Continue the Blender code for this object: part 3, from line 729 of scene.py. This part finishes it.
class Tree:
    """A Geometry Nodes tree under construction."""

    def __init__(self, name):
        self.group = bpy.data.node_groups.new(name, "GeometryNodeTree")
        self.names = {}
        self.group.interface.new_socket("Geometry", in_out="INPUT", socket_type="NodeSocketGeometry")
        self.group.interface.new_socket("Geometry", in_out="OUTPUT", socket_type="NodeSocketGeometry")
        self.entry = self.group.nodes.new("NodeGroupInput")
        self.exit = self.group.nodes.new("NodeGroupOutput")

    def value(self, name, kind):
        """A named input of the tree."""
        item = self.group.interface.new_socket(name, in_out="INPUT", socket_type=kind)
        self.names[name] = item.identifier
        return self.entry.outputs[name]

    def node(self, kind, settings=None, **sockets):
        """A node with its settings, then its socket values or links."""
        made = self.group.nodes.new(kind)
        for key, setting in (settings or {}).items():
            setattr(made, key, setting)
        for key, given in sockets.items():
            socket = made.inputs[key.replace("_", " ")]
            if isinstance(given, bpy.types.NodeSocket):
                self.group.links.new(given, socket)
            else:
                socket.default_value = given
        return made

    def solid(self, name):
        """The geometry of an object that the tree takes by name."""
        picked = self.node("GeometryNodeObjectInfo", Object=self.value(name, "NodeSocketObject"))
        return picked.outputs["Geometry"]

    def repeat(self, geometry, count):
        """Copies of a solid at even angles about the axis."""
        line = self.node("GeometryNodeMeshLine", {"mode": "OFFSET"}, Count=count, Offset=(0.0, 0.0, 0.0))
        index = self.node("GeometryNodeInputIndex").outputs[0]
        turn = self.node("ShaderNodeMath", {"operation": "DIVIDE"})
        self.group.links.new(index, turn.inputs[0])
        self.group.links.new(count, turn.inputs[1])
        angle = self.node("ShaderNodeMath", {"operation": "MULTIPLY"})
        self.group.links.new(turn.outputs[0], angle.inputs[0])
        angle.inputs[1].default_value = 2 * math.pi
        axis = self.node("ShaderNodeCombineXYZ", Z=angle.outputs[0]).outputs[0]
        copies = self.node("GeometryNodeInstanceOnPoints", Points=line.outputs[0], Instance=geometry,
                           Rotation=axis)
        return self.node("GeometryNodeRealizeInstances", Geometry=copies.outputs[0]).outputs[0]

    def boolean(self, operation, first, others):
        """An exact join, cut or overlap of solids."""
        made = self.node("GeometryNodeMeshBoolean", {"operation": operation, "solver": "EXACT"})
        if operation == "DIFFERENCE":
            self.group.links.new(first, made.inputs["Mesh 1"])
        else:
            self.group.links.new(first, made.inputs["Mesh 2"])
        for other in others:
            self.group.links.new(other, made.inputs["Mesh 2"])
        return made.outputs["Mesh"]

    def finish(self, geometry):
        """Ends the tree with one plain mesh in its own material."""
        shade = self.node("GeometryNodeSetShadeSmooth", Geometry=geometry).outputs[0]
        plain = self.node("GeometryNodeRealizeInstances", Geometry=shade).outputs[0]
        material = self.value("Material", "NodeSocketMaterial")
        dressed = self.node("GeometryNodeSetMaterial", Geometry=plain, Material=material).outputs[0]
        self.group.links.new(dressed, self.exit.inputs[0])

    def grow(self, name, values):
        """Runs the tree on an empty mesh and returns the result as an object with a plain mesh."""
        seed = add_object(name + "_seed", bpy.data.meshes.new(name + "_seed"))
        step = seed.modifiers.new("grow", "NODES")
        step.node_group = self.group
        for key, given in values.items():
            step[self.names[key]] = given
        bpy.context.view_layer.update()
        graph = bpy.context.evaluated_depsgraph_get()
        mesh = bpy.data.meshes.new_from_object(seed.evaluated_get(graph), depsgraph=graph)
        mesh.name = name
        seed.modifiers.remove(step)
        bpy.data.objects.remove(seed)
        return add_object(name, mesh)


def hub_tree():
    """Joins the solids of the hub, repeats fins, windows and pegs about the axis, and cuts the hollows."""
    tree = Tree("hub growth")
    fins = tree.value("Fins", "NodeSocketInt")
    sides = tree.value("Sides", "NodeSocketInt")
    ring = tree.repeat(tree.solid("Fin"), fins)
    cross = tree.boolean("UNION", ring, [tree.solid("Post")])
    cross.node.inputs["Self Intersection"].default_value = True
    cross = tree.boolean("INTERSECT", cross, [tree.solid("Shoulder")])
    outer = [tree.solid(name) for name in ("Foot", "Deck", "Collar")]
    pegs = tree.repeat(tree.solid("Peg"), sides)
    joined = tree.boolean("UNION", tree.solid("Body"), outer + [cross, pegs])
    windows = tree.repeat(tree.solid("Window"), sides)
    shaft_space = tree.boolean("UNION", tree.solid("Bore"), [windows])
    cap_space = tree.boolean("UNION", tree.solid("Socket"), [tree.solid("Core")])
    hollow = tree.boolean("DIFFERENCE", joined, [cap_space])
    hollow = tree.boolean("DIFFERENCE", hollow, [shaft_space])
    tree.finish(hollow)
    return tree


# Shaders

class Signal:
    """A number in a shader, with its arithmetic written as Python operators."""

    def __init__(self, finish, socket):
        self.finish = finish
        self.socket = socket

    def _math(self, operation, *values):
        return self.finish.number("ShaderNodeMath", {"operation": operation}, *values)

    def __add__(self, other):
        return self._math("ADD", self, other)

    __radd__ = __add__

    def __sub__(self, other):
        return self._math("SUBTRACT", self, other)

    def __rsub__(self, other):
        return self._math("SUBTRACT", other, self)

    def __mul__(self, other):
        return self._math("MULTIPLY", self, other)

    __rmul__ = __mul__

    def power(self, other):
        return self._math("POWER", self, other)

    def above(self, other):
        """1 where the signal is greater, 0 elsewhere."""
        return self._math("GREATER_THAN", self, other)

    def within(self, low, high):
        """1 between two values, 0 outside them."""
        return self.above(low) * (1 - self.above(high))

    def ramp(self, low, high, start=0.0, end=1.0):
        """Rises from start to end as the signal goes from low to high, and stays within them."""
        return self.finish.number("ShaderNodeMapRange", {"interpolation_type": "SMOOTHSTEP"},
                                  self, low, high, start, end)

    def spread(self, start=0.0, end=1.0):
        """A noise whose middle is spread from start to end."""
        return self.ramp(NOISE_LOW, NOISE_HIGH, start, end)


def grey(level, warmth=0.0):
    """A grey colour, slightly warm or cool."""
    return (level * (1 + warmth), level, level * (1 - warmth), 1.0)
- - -
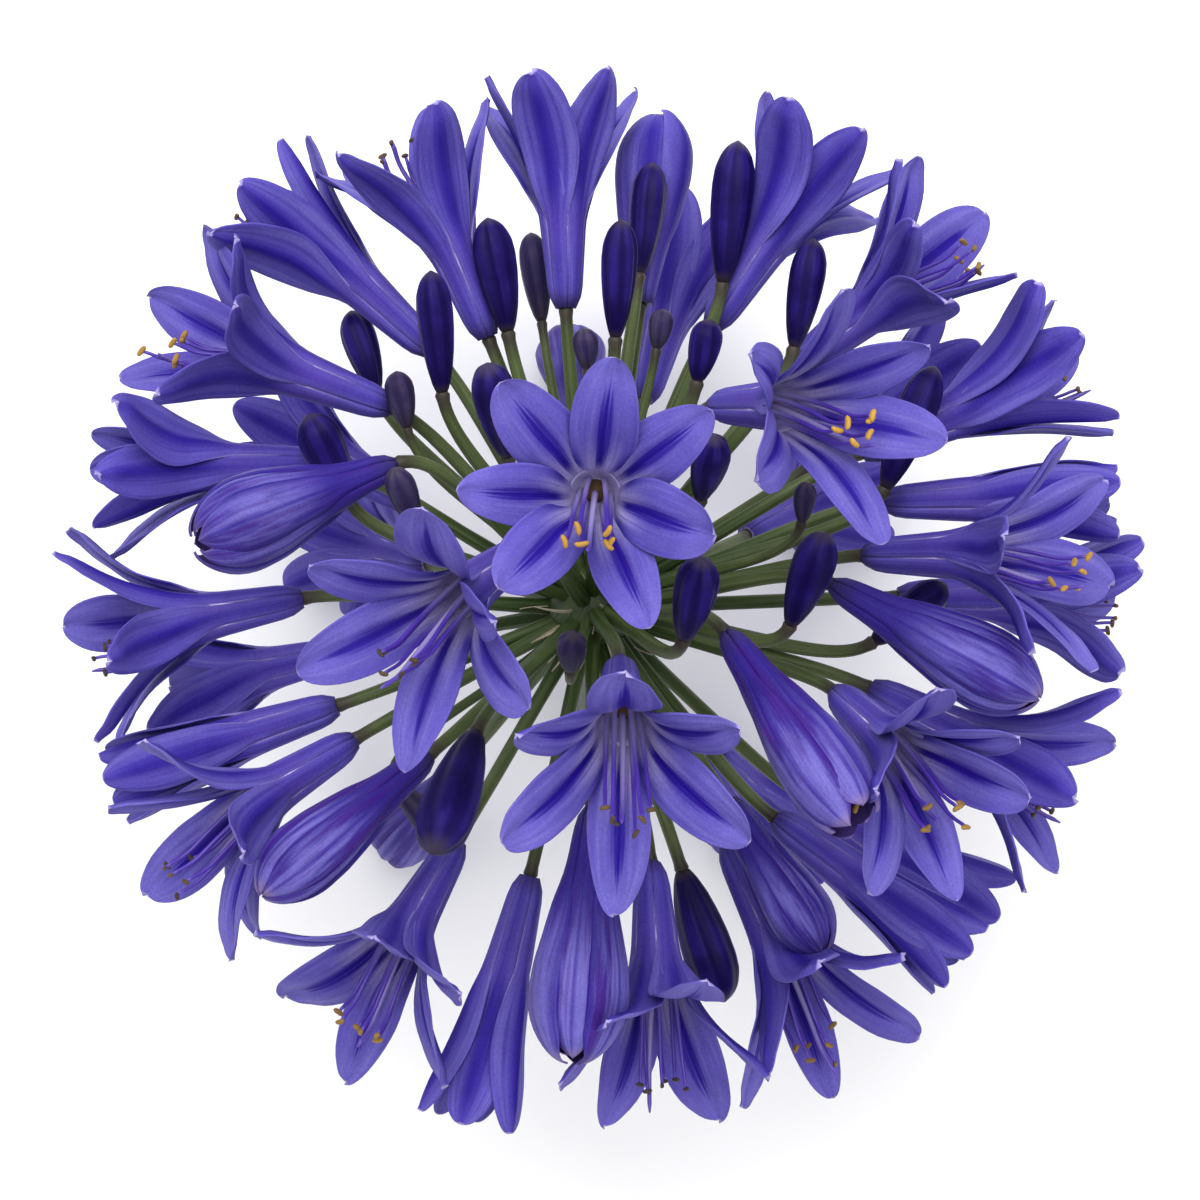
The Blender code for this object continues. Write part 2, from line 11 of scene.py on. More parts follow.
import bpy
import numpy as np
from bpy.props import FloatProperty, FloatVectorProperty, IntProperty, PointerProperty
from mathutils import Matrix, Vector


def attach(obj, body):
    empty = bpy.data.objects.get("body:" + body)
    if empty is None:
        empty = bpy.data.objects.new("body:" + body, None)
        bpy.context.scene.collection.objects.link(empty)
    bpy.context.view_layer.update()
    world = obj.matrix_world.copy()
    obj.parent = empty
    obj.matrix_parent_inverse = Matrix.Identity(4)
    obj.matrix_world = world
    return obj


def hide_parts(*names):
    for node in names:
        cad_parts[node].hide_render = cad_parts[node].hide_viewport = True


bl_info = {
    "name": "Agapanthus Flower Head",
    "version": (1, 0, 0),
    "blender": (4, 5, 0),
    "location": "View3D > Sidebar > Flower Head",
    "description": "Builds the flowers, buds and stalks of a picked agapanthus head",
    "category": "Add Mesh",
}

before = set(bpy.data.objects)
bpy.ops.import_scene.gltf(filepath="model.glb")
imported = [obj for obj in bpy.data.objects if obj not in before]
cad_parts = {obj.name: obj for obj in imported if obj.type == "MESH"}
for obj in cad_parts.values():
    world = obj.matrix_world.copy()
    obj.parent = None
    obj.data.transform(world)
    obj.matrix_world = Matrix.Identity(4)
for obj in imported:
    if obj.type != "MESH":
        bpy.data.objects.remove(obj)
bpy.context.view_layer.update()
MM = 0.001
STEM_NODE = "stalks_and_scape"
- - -
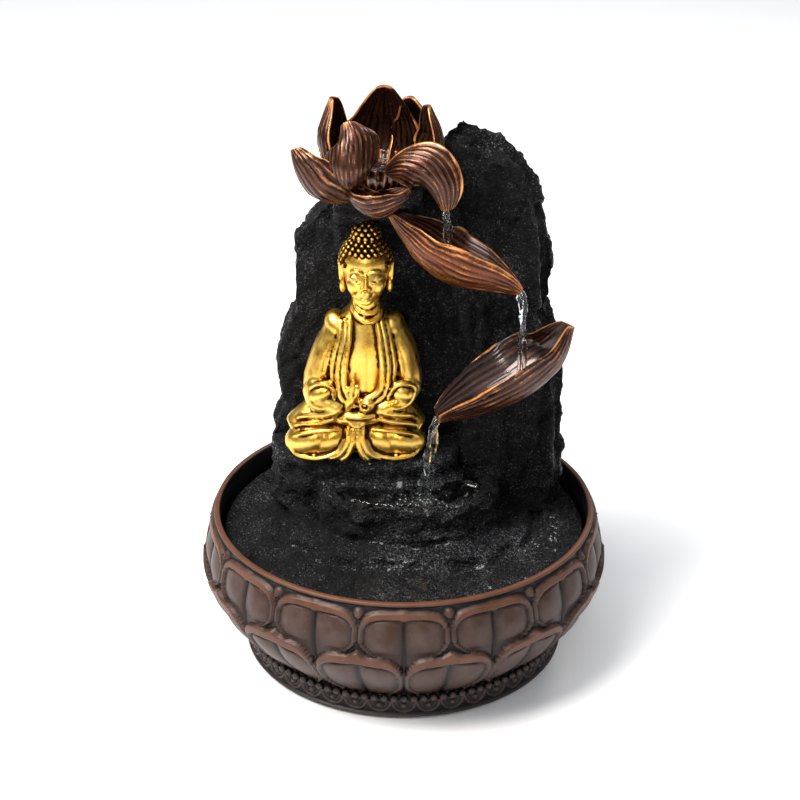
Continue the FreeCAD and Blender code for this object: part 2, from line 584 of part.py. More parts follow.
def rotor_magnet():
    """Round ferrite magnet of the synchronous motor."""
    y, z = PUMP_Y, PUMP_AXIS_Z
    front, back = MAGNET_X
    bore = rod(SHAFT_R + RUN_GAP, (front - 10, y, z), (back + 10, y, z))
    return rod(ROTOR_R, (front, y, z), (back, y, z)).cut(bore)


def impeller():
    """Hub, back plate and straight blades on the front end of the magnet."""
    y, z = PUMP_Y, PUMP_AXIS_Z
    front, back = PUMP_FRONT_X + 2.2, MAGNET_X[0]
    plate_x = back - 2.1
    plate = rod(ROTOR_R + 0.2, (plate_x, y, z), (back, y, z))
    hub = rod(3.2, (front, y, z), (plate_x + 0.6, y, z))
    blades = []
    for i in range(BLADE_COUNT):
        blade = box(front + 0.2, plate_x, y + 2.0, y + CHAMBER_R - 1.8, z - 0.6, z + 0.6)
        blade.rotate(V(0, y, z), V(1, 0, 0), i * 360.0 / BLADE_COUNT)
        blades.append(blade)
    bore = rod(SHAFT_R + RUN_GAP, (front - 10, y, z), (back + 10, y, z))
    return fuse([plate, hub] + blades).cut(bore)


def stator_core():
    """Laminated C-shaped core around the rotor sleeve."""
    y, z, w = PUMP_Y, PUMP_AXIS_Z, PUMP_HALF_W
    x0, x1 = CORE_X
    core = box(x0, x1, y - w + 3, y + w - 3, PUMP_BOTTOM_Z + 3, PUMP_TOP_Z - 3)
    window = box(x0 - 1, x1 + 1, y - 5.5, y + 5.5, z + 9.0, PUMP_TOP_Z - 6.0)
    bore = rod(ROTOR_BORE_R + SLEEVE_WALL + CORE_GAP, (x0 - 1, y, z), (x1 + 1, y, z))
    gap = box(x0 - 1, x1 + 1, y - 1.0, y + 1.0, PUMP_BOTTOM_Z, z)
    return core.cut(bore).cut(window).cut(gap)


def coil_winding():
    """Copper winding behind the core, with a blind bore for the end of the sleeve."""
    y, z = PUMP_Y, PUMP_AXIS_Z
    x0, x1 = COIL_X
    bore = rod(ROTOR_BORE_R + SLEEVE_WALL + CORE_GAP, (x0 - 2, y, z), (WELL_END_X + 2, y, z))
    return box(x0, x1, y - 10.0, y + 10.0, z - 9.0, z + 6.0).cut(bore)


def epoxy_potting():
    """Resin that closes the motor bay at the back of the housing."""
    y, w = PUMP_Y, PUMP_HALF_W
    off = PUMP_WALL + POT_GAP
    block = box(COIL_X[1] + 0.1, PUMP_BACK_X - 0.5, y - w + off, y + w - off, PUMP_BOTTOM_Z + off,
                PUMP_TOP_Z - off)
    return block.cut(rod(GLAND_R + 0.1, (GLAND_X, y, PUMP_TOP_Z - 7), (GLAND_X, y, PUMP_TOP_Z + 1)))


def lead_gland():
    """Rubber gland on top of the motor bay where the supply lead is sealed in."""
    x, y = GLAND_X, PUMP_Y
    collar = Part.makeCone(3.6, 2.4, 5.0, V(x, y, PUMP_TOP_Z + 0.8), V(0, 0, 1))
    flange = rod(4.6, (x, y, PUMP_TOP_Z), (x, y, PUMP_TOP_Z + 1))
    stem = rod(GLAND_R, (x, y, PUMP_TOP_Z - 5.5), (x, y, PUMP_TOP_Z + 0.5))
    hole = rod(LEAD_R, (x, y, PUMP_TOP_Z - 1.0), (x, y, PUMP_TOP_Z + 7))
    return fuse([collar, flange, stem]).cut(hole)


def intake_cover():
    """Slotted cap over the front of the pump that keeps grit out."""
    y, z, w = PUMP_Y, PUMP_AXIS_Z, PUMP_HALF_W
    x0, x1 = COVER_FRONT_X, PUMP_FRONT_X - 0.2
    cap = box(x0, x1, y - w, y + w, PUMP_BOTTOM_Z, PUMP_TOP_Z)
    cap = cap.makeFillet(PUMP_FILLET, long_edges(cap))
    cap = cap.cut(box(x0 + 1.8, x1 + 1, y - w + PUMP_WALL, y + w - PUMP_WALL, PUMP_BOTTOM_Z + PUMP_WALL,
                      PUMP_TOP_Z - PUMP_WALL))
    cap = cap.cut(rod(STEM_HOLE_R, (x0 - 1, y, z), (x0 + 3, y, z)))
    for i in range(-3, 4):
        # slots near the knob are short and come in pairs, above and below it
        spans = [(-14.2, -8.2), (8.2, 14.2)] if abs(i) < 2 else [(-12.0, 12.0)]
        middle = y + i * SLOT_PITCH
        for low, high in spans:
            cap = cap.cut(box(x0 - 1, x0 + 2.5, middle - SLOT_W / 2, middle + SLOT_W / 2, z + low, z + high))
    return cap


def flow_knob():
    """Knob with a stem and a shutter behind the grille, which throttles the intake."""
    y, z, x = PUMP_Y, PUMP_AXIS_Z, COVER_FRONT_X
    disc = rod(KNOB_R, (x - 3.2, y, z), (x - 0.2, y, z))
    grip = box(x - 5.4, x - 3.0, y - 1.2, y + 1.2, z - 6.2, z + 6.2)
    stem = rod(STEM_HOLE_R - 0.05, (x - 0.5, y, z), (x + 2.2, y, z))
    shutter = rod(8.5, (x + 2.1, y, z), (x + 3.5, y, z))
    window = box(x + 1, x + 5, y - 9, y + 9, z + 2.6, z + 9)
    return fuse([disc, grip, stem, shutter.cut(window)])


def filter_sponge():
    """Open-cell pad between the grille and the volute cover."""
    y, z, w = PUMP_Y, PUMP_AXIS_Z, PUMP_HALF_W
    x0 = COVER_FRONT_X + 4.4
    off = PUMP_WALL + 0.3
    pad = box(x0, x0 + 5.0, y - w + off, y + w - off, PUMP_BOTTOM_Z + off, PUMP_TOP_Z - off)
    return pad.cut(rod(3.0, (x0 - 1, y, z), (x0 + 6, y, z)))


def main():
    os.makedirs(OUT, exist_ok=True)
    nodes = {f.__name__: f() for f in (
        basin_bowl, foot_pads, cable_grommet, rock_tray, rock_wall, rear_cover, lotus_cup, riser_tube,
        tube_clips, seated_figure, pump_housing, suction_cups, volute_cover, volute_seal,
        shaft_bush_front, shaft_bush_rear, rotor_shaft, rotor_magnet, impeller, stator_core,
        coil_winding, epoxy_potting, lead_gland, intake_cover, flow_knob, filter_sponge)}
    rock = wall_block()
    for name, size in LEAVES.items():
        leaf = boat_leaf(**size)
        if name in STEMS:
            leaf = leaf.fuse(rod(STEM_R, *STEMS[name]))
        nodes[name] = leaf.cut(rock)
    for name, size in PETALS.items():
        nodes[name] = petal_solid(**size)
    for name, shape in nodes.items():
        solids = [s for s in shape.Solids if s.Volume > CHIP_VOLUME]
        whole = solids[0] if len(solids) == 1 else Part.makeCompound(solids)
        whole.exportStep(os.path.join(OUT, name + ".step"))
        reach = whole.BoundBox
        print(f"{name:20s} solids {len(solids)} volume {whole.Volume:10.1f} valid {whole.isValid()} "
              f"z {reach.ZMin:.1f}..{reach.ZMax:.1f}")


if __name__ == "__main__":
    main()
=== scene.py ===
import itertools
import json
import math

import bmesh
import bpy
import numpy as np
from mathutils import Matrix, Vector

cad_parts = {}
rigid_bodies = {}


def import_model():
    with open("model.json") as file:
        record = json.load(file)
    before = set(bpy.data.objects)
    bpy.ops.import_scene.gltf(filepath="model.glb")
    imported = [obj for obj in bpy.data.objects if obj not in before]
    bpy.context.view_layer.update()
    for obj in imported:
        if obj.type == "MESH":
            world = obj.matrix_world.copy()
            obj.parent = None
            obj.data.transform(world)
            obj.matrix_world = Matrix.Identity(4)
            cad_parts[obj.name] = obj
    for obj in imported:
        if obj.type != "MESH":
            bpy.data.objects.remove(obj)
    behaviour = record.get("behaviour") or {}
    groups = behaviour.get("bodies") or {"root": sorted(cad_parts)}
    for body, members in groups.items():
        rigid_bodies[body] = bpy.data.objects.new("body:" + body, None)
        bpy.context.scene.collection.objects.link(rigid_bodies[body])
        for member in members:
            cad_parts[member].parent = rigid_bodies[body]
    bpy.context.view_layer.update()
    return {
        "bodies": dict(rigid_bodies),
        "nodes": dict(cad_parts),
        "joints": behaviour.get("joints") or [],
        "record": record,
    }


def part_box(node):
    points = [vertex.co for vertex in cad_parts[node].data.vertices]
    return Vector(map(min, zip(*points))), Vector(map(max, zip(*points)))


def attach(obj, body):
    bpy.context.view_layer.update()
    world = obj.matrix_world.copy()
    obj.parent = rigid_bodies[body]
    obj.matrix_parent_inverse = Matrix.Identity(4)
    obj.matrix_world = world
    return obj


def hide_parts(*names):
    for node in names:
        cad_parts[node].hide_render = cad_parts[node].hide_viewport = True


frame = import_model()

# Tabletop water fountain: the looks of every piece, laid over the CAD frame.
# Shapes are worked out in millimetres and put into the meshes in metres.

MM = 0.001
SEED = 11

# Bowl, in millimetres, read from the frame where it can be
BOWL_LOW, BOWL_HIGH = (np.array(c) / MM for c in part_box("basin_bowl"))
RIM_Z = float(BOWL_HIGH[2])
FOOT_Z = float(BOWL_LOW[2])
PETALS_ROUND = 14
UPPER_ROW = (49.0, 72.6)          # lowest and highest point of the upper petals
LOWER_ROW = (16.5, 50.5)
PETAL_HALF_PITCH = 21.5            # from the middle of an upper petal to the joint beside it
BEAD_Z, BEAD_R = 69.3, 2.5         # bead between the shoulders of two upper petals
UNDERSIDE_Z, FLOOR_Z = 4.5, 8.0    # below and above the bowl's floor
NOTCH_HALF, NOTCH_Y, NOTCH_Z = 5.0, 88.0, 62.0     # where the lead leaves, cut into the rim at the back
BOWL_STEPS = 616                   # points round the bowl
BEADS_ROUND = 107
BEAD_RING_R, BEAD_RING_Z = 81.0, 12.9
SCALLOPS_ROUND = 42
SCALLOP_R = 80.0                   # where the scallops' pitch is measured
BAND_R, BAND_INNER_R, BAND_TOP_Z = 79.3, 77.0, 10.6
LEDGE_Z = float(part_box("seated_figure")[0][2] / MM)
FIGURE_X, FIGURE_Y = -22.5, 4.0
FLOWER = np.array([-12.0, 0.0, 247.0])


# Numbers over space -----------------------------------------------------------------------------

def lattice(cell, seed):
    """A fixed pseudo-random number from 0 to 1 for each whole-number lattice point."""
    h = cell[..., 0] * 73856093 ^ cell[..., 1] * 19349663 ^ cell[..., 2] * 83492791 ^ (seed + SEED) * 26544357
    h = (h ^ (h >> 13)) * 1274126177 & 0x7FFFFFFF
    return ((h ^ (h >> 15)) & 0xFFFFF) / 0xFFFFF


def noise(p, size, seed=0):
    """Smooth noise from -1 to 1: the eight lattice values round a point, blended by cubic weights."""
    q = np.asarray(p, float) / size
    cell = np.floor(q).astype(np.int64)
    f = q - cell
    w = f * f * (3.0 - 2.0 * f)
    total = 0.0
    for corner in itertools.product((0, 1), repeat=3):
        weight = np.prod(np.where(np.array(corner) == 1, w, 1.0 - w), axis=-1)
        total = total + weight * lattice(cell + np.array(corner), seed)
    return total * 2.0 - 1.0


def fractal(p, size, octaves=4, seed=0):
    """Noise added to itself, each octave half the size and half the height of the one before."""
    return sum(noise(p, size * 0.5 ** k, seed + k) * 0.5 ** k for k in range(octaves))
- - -
— YOUR OBJECTIVE —
Repeat exactly, and only, the lines from the one containing "rock = wall_block()" through the one containing "points = [vertex.co", both included.

— FULL ANSWER —
    rock = wall_block()
    for name, size in LEAVES.items():
        leaf = boat_leaf(**size)
        if name in STEMS:
            leaf = leaf.fuse(rod(STEM_R, *STEMS[name]))
        nodes[name] = leaf.cut(rock)
    for name, size in PETALS.items():
        nodes[name] = petal_solid(**size)
    for name, shape in nodes.items():
        solids = [s for s in shape.Solids if s.Volume > CHIP_VOLUME]
        whole = solids[0] if len(solids) == 1 else Part.makeCompound(solids)
        whole.exportStep(os.path.join(OUT, name + ".step"))
        reach = whole.BoundBox
        print(f"{name:20s} solids {len(solids)} volume {whole.Volume:10.1f} valid {whole.isValid()} "
              f"z {reach.ZMin:.1f}..{reach.ZMax:.1f}")


if __name__ == "__main__":
    main()
=== scene.py ===
import itertools
import json
import math

import bmesh
import bpy
import numpy as np
from mathutils import Matrix, Vector

cad_parts = {}
rigid_bodies = {}


def import_model():
    with open("model.json") as file:
        record = json.load(file)
    before = set(bpy.data.objects)
    bpy.ops.import_scene.gltf(filepath="model.glb")
    imported = [obj for obj in bpy.data.objects if obj not in before]
    bpy.context.view_layer.update()
    for obj in imported:
        if obj.type == "MESH":
            world = obj.matrix_world.copy()
            obj.parent = None
            obj.data.transform(world)
            obj.matrix_world = Matrix.Identity(4)
            cad_parts[obj.name] = obj
    for obj in imported:
        if obj.type != "MESH":
            bpy.data.objects.remove(obj)
    behaviour = record.get("behaviour") or {}
    groups = behaviour.get("bodies") or {"root": sorted(cad_parts)}
    for body, members in groups.items():
        rigid_bodies[body] = bpy.data.objects.new("body:" + body, None)
        bpy.context.scene.collection.objects.link(rigid_bodies[body])
        for member in members:
            cad_parts[member].parent = rigid_bodies[body]
    bpy.context.view_layer.update()
    return {
        "bodies": dict(rigid_bodies),
        "nodes": dict(cad_parts),
        "joints": behaviour.get("joints") or [],
        "record": record,
    }


def part_box(node):
    points = [vertex.co for vertex in cad_parts[node].data.vertices]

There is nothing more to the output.